Anyway, it's just as tough as Lighterlife, because again, it's no food. Emotionally it's still just as hard as LL. I don't think anyone appreciates that. It's hard to keep yourself motivated to do something that no one else appreciates. I want to lose weight for myself. I want to do it because I want to be healthy for my children, I want to look great and I want to be in a happy relationship. The longer I'm on this diet and the more weight I lose, the more I start to become concerned that succeeding on this diet means the end of my relationship with Wayne.

He can't support me on this diet because he believes his support will be detrimental to me. But, if he could only realise how much I NEED his support. Yes, I've tried explaining it to him, but he still can't see it. So, I struggle through this on my own, basically. It upsets me. But, like I said in the last post, this diet is all I can do at the moment.

I appreciate that my chances of finding a happy long lasting relationship that is full of love, respect and romance, are greatly increased by losing weight.

Some days, I tell myself to ignore the fact that Wayne can't support you. Just get on with it, and when it's done, go find someone else that appreciates you. And for a day or so, this motivates me. Then I get sad and upset that I have to tell myself in order to get on with this diet. I basically have to ignore how unhappy I am with the way Wayne treats me in order to get on with my diet.

I know so much has happened in our relationship. I truly think there's no recovering and no going back. I remember how things were in the very beginning and I miss that. But, in saying that, it only lasted 2 months before the shit hit the fan (ie Ali came to visit). It's all just been downhill since then. 2 months was not long enough for me to have developed the feelings that I did for Wayne and want to hang on to someone and something that was so wrong for me. But, I did just have a baby so my emotions and hormones were not in a normal place. Also, sometimes, people do take a shine to others quite quickly. I just had no idea, until Ali happened, what Wayne was really like. He's pretty good at making people think he's something that he's not. I had no reason to mistrust Wayne, and I had ever reason to allow myself to have feeling for him. That's my argument for having hung onto this relationship.

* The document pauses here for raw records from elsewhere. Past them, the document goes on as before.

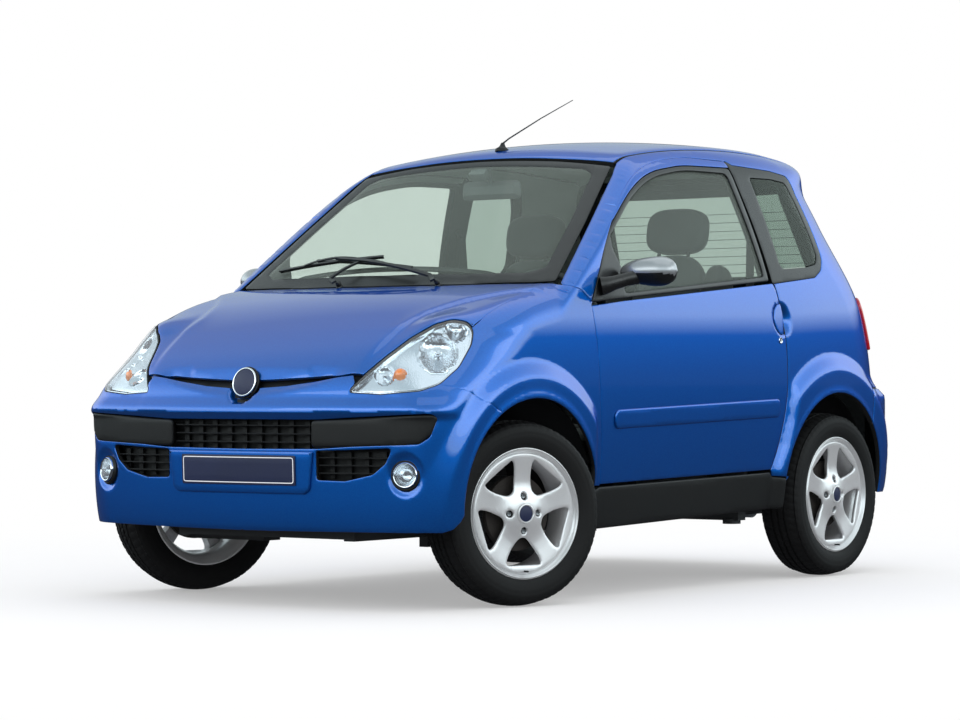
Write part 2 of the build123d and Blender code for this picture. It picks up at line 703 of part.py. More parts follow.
# columns: radius, distance outwards, bulge
rim_rows = [
    (bead_r - barrel_wall, half_rim - 12, 0), (bead_r - barrel_wall - 14, 20, 0),
    (bead_r - barrel_wall - 14, -20, 0), (bead_r - barrel_wall, 12 - half_rim, 0),
    (flange_r - barrel_wall, -half_rim, 0), (flange_r, -half_rim, 0), (flange_r, 8 - half_rim, 0),
    (bead_r, 8 - half_rim, 0), (bead_r, -24, 0), (bead_r - 14, -16, 0), (bead_r - 14, 16, 0),
    (bead_r, 24, 0), (bead_r, half_rim - 8, 0), (flange_r, half_rim - 8, 0), (flange_r, half_rim, 0),
    (flange_r - barrel_wall, half_rim, 0),
]
tyre_rows = [
    (bead_r, half_rim - 8, 0), (bead_r, 26, 0), (bead_r + 12, 20, 0), (bead_r + 12, -20, 0),
    (bead_r, -26, 0), (bead_r, 8 - half_rim, 0), (flange_r + 1, 8 - half_rim, 0),
    (flange_r + 3, -half_rim, 8),
    (tyre_r - 12, -half_tyre + 5, 5), (tyre_r, -half_tyre + 22, 0),
    (tyre_r, half_tyre - 22, 5), (tyre_r - 12, half_tyre - 5, 8), (flange_r + 3, half_rim, 0),
    (flange_r + 1, half_rim - 8, 0),
]
face_out = 50            # spoke faces, outwards of the centre plane
face_in = 26
disc_x = wheel_x - king_x - upright_w / 2


def wheel(x, y):
    """Tyre and rim on the left side, the brake disc bolted inside the hub."""
    tyre = wheel_profile(tyre_rows, y, tyre_r, x)
    barrel = wheel_profile(rim_rows, y, tyre_r, x)
    hub = wheel_profile([
        (stub_r + fit, face_in - 14, 0), (stub_r + fit, face_out + 6, 0), (34, face_out + 6, 0),
        (hub_r, face_out, 0), (hub_r, face_in - 14, 0),
    ], y, tyre_r, x)
    with BuildPart(mode=Mode.PRIVATE) as spokes:
        with BuildSketch(Plane.YZ.offset(x + face_in)):
            with Locations((y, tyre_r)):
                with PolarLocations(0, spoke_count, start_angle=90):
                    with Locations((bead_r / 2, 0)):
                        Rectangle(bead_r - 8, spoke_w)
        extrude(amount=face_out - face_in)
    arms = without(spokes.part, disc(x - 100, x + 100, y, tyre_r, stub_r + fit + 1))
    return tyre, fused(barrel, hub, arms)


front_tyre, front_rim = wheel(wheel_x, front_axle_y)
rear_tyre, rear_rim = wheel(wheel_x, rear_axle_y)
axle_z = tyre_r
upright = box(king_x - upright_w / 2, king_x + upright_w / 2, front_axle_y - upright_l / 2,
              front_axle_y + upright_l / 2, axle_z - joint_rise + 16, axle_z + joint_rise - 16)
stub = rod((king_x, front_axle_y, axle_z), (wheel_x + face_out, front_axle_y, axle_z), stub_r)
steer_arm = box(king_x - 8, king_x + 8, front_axle_y, front_axle_y + 105, axle_z - 44, axle_z - 28)
ball_bore = rod((king_x, front_axle_y, axle_z - 120), (king_x, front_axle_y, axle_z + 120), 8 + fit)
bore_ends = without(ball_bore, disc(king_x - 30, 700, front_axle_y, axle_z, 40))
knuckle = without(fused(upright, stub, steer_arm), bore_ends)
steered = (("knuckle", knuckle), ("front_tyre", front_tyre), ("front_rim", front_rim))
for name, piece in steered:
    for side, half in zip(("left", "right"), both_sides(piece)):
        sign = 1 if side == "left" else -1
        write(f"{name}_{side}", turned(half, sign * king_x, front_axle_y, -parked_steer))
for name, piece in (("rear_tyre", rear_tyre), ("rear_rim", rear_rim)):
    for side, half in zip(("left", "right"), both_sides(piece)):
        write(f"{name}_{side}", half)

# ---- suspension, power train, tank --------------------------------------------------------------
arms = [box(rail_x - 10, king_x + 18, front_axle_y - arm_w, front_axle_y + arm_w, z - 9, z + 9)
        for z in (axle_z - joint_rise - 6, axle_z + joint_rise + 6)]
pins = [rod((king_x, front_axle_y, z0), (king_x, front_axle_y, z1), 8)
        for z0, z1 in ((axle_z - joint_rise - 6, axle_z - 50), (axle_z + 50, axle_z + joint_rise + 6))]
hangers = [box(rail_x - 16, rail_x + 16, front_axle_y - 40, front_axle_y + 40, z0, z1)
           for z0, z1 in ((axle_z - joint_rise - 15, rail_z), (rail_z + rail_h, 600))]
spring = rod((rail_x + 44, front_axle_y, axle_z - joint_rise), (rail_x + 34, front_axle_y, 590), 18)
shaft = rod((250, front_axle_y, axle_z), (king_x - 55, front_axle_y, axle_z), 13)
left_front = fused(*arms, *pins, *hangers, spring, shaft)
write("front_suspension", *both_sides(left_front))
beam = rod((-560, rear_axle_y, axle_z), (560, rear_axle_y, axle_z), 24)
stubs = both_sides(rod((550, rear_axle_y, axle_z), (wheel_x + face_out, rear_axle_y, axle_z), stub_r))
drums = both_sides(disc(552, 600, rear_axle_y, axle_z, 90))
trailing_arm = box(
    rail_x - 18, rail_x + 18, rear_axle_y - 330, rear_axle_y + 30, rail_z + rail_h, axle_z + 10
)
write("rear_axle", fused(beam, *stubs, *drums, *both_sides(trailing_arm)))
write("engine_block", box(-250, 250, -1180, -700, rail_z + 20, 620))
write("fuel_tank", box(-290, 290, 560, 800, rail_z + 20, load_z - floor_wall))
silencer = rod((-120, 1130, 225), (220, 1130, 225), 48)
tail_pipe = rod((-100, 1130, 186), (-100, 1330, 186), 16)
hanger = box(30, 60, 1150, 1195, rail_z + 10, rail_z + 40)
write("exhaust", fused(silencer, tail_pipe, hanger))
upper_half = box(300, 900, -1400, 1400, 260, 800)


def liner(y, inner_form):
    """The left wheel housing at an arch: a ring and its inner wall, kept inside the skin."""
    ring = disc(house_x, 720, y, arch_z, arch_r + liner_wall, arch_r)
    back = disc(house_x - liner_wall, house_x, y, arch_z, arch_r + liner_wall)
    opening = box(300, 500, y - 400, y + 400, 0, 400)
    return without(shared(fused(ring, without(back, opening)), upper_half, inner_form), side_frame, sill)


front_liner = liner(front_arch_y, under_skin)
rear_liner = liner(rear_arch_y, under_wall)
write("arch_liners", *both_sides(front_liner), *both_sides(rear_liner))

# ---- cabin fittings -----------------------------------------------------------------------------
dash_back_y = firewall_y + floor_wall
dash_rows = [(dash_back_y, 640), (-330, 640), (-270, 760), (-280, 860), (-340, 910), (dash_back_y, 935)]
column_start = (300, -300, 800)
wheel_centre = (300, -170, 872)
hub_half = 8
rim_axis = Vector(0, 130, 72)
column_end = Vector(*wheel_centre) - rim_axis.normalized() * (hub_half + fit)
column = rod(column_start, tuple(column_end), 26)
write("dashboard", fused(side_prism(dash_rows, -580, 580), column))
with BuildPart() as steering_wheel:
    with BuildSketch(Plane(origin=wheel_centre, x_dir=(1, 0, 0), z_dir=rim_axis)):
        Circle(182)
        Circle(156, mode=Mode.SUBTRACT)
    extrude(amount=13, both=True)
    with BuildSketch(Plane(origin=wheel_centre, x_dir=(1, 0, 0), z_dir=rim_axis)):
        Circle(56)
        with PolarLocations(0, 3, start_angle=90):
            with Locations((85, 0)):
                Rectangle(150, 34)
    extrude(amount=hub_half, both=True)
write("steering_wheel", steering_wheel.part)
seat_base = [(-60, 400), (400, 360), (430, 420), (420, 500), (0, 520), (-80, 470)]
seat_back = [(330, 470), (440, 480), (560, 1050), (530, 1100), (440, 1090), (330, 600)]
seat_rest = [(505, 1140), (575, 1150), (590, 1280), (540, 1310), (490, 1290)]
seat_x = 300
seat_w = 460
rest_w = 260


def seat(x):
    base = side_prism(seat_base, x - seat_w / 2, x + seat_w / 2)
    back = side_prism(seat_back, x - seat_w / 2 + 10, x + seat_w / 2 - 10)
    rest = side_prism(seat_rest, x - rest_w / 2, x + rest_w / 2)
    stems = [rod((x + s, 500, 1060), (x + s, 540, 1200), 6) for s in (-60, 60)]
    frame = box(x - 190, x + 190, -20, 380, floor_z + floor_wall, 410)
    return fused(base, back, rest, *stems, frame)


write("seat_left", seat(seat_x))
write("seat_right", seat(-seat_x))
mirror_stem = rod((0, -120, 1310), (0, -128, 1396), 8)
write("interior_mirror", without(fused(box(-120, 120, -130, -110, 1270, 1335), mirror_stem), roof))
arms = [rod((x, spindle_y, 976), (x - 330, -668, 1046), 6) for x in spindle_xs]
write("wipers", *[fused(*two) for two in zip(spindles, arms)])
aerial_foot = rod((0, -54, 1430), (0, -30, 1462), 16)
aerial_mast = rod((0, -54, 1444), (0, 346, 1630), 3)
write("aerial", without(fused(aerial_foot, aerial_mast), roof))
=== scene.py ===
"""A three-door microcar, dressed: painted skins, glass, lamps, wheels and cabin over the fixed frame.

Metres for every mesh, millimetres in the shape functions. X to the car's left, Y to the rear, Z up.
"""

import bmesh
import bpy
import numpy as np
from mathutils import Matrix, Vector
from mathutils.geometry import delaunay_2d_cdt


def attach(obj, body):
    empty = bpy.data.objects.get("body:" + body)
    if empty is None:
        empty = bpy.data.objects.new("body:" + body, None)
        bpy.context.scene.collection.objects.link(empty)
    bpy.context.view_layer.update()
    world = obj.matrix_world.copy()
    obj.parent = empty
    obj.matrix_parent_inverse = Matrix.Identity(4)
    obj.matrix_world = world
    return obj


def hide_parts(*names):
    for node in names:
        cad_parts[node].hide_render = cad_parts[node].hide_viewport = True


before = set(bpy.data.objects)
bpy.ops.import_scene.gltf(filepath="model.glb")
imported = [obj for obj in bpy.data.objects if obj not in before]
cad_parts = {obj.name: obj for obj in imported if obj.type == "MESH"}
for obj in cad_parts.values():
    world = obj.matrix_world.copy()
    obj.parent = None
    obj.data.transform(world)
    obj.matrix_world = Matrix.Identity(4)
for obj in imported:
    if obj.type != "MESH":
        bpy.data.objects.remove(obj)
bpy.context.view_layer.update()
MM = 0.001

# ---- driving sizes, mm --------------------------------------------------------------------------
TYRE_R = 278
FRONT_AXLE_Y, REAR_AXLE_Y = -867, 891
WHEEL_X, KING_X = 643, 625
PARKED_STEER = 18.5      # degrees, to the car's right
ARCH_R, ARCH_Z = 328, 296
FRONT_ARCH_Y, REAR_ARCH_Y = -880, 866
FLARE_H = 22
FRONT_FLARE_R, REAR_FLARE_R = 440, 462
GAP = 4.5                # shut gaps between painted panels
EDGE_R = 2.2             # rounding of a panel's edge
SCREEN_FOOT = np.array([0.0, -735.0, 968.0])
SCREEN_NORMAL = np.array([0.0, -0.5958, 0.8031])
SCREEN_UP = np.array([0.0, 0.8031, 0.5958])
SCREEN_BOW_R = 3890
BONNET_AXIS = (-453.0, -599.0)
BONNET_R = 1589
NOSE_BOW_R, TAIL_BOW_R, BONNET_BOW_R = 3500.0, 7000.0, 14600.0    # how each face bows across the car
NOSE_U, TAIL_U = -2142.5, 2142.5    # the wrapped sheet's places of the nose's and tail's middle
BADGE_Z = 668
BOTH = ["chassis", "chassis"]
DOORS = ["door_left", "door_right"]


# ---- the body's form ----------------------------------------------------------------------------
def smooth_curve(rows, degree):
    """The polynomial of the given degree that passes nearest to the rows of (place, value)."""
    places, values = np.array(rows, float).T
    middle, half = (places.max() + places.min()) / 2, (places.max() - places.min()) / 2
    terms = np.polyfit((places - middle) / half, values, degree)
    low, high = places.min(), places.max()
    return lambda t: np.polyval(terms, (np.clip(t, low, high) - middle) / half)


def smooth_max(a, b, k):
    """The larger of a and b, rounded off where they are within k of each other."""
    h = np.maximum(k - np.abs(a - b), 0) / k
    return np.maximum(a, b) + h * h * k / 4


def step(t):
    """0 below 0, 1 above 1, and a smooth rise between."""
    t = np.clip(t, 0, 1)
    return t * t * (3 - 2 * t)


# columns: height, half width of the body's middle
half_width = smooth_curve(
    [(200, 690), (345, 707), (480, 718), (600, 724), (740, 723), (860, 715), (985, 697), (1100, 668),
     (1220, 632), (1345, 588), (1440, 552)], 5)
# columns: height, front face on the centre line, without the crease over the grille
nose_face = smooth_curve(
    [(226, -1366), (300, -1376), (400, -1380), (480, -1379), (600, -1378), (653, -1371), (701, -1355),
     (728, -1339), (766, -1310), (820, -1262)], 4)
# columns: height, rear face on the centre line, without the bumper's step
tail_face = smooth_curve(
    [(240, 1330), (400, 1346), (560, 1343), (660, 1334), (800, 1311), (990, 1262), (1180, 1185),
     (1363, 1099), (1420, 1068)], 4)
# columns: distance back, height of the roof on the centre line
roof_line = smooth_curve(
    [(-300, 1378), (-150, 1417), (100, 1462), (455, 1484), (800, 1478), (1060, 1446), (1200, 1418)], 4)


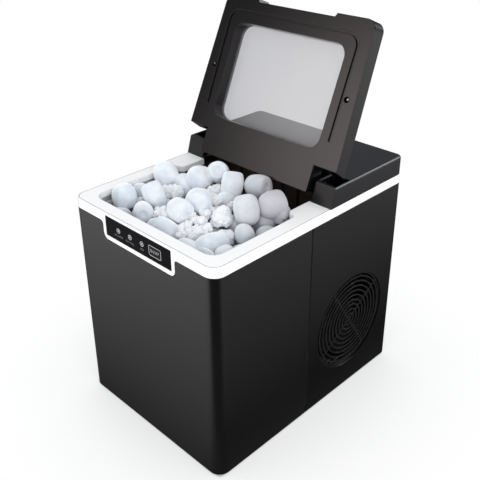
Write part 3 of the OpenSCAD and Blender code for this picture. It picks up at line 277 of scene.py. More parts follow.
# group: a fine dark line, such as a seam. The distance from it fades colour to black and roughness to matt
def lineGroup():
    both = {"Color": "Color", "Roughness": "Float"}
    g, given, out = newGroup("fineLine", {"Distance": "Float", "Depth": "Float", **both}, both)
    near = ramp(g, given.outputs["Distance"], lines["fade"])
    share = combine(g, "MULTIPLY", near, given.outputs["Depth"])
    link(g, mixed(g, share, given.outputs["Color"], lines["black"]), out.inputs["Color"])
    link(g, mixed(g, share, given.outputs["Roughness"], 1, "FLOAT"), out.inputs["Roughness"])
    return g


# distance from the seam between the two shells: from its level of Y
def fromSeam(tree):
    return combine(tree, "ABSOLUTE", combine(tree, "SUBTRACT", places(tree)[2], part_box("front_shell")[1].y))


# distance from the deck's groove: a few times that from a rounded rectangle just inside the frame's
# outline, plus the depth below the deck
def fromGroove(tree):
    at, _, _, z = places(tree)
    high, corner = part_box("top_frame")[1], lines["corner"]
    quarter = vectorStep(tree, "ABSOLUTE", vectorStep(tree, "MULTIPLY", at, (1, 1, 0)))
    past = vectorStep(tree, "SUBTRACT", quarter, (high.x - corner, high.y - corner, 0))
    out = vectorStep(tree, "LENGTH", vectorStep(tree, "MAXIMUM", past))
    off = combine(tree, "ABSOLUTE", combine(tree, "SUBTRACT", out, corner - lines["inset"]))
    below = combine(tree, "SUBTRACT", high.z, z)
    return combine(tree, "ADD", combine(tree, "MULTIPLY", off, lines["narrow"]), below)


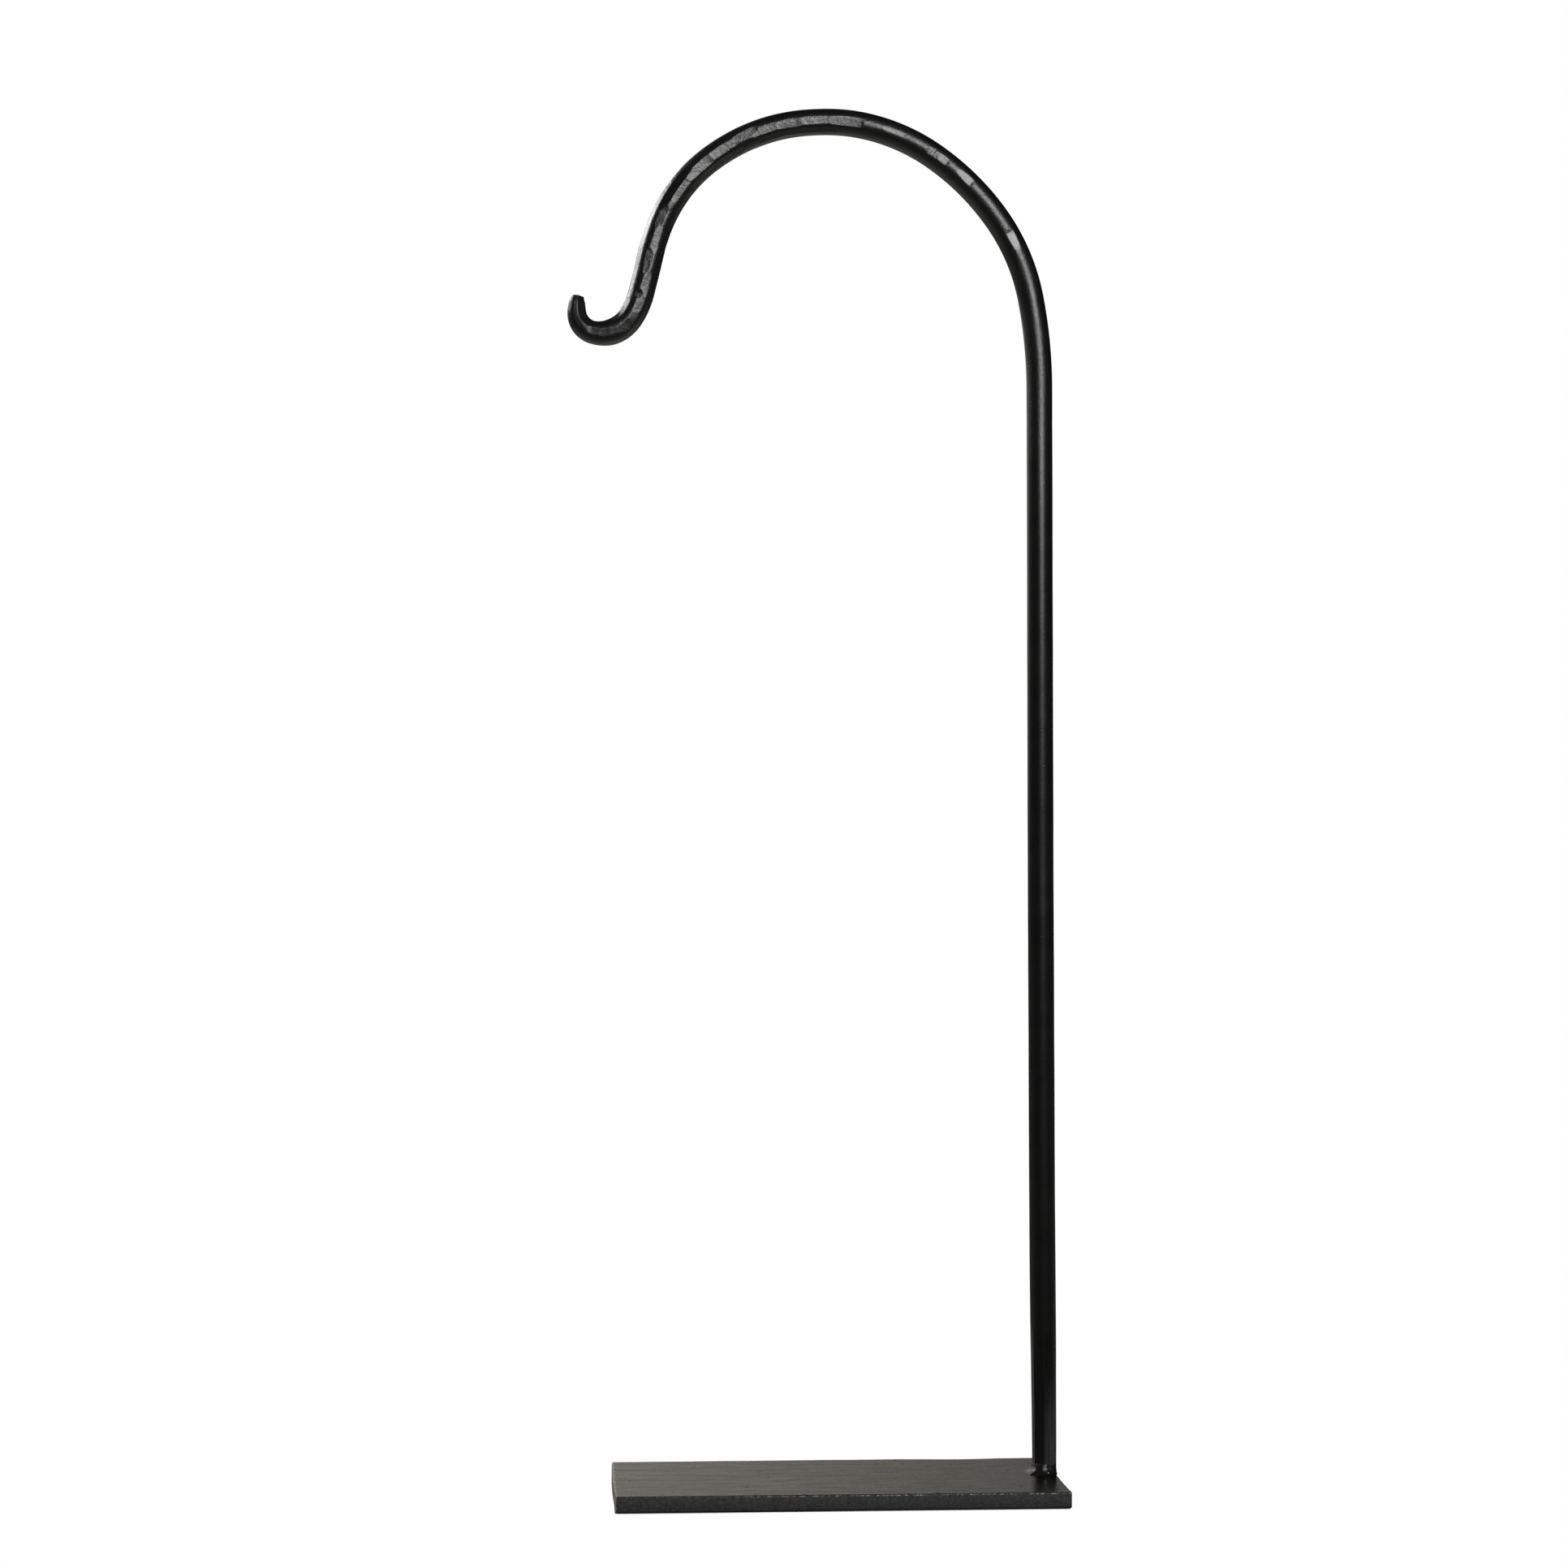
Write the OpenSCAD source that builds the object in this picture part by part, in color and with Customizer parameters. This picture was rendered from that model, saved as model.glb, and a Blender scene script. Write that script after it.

I accept that Wayne will not be the last person I ever have a relationship. I want more than he can give any woman. If you look back at his history with women, he doesn't exactly give them what they want. It takes someone like Sarah to accept Wayne the way he is.

Wayne is not a loving person. He's not romantic. He's not considerate to a partner. I think that a partner is the last person on his list of people to treat well and make a priority. He might think differently, but I mean, can't he see it? Maybe he can, and perhaps he just thinks it's ok.

Who knows. The important thing for me, is that I do NOT think it's ok. It makes me sad, because I know I have been through enough in life to deserve to be love, respected & cherished.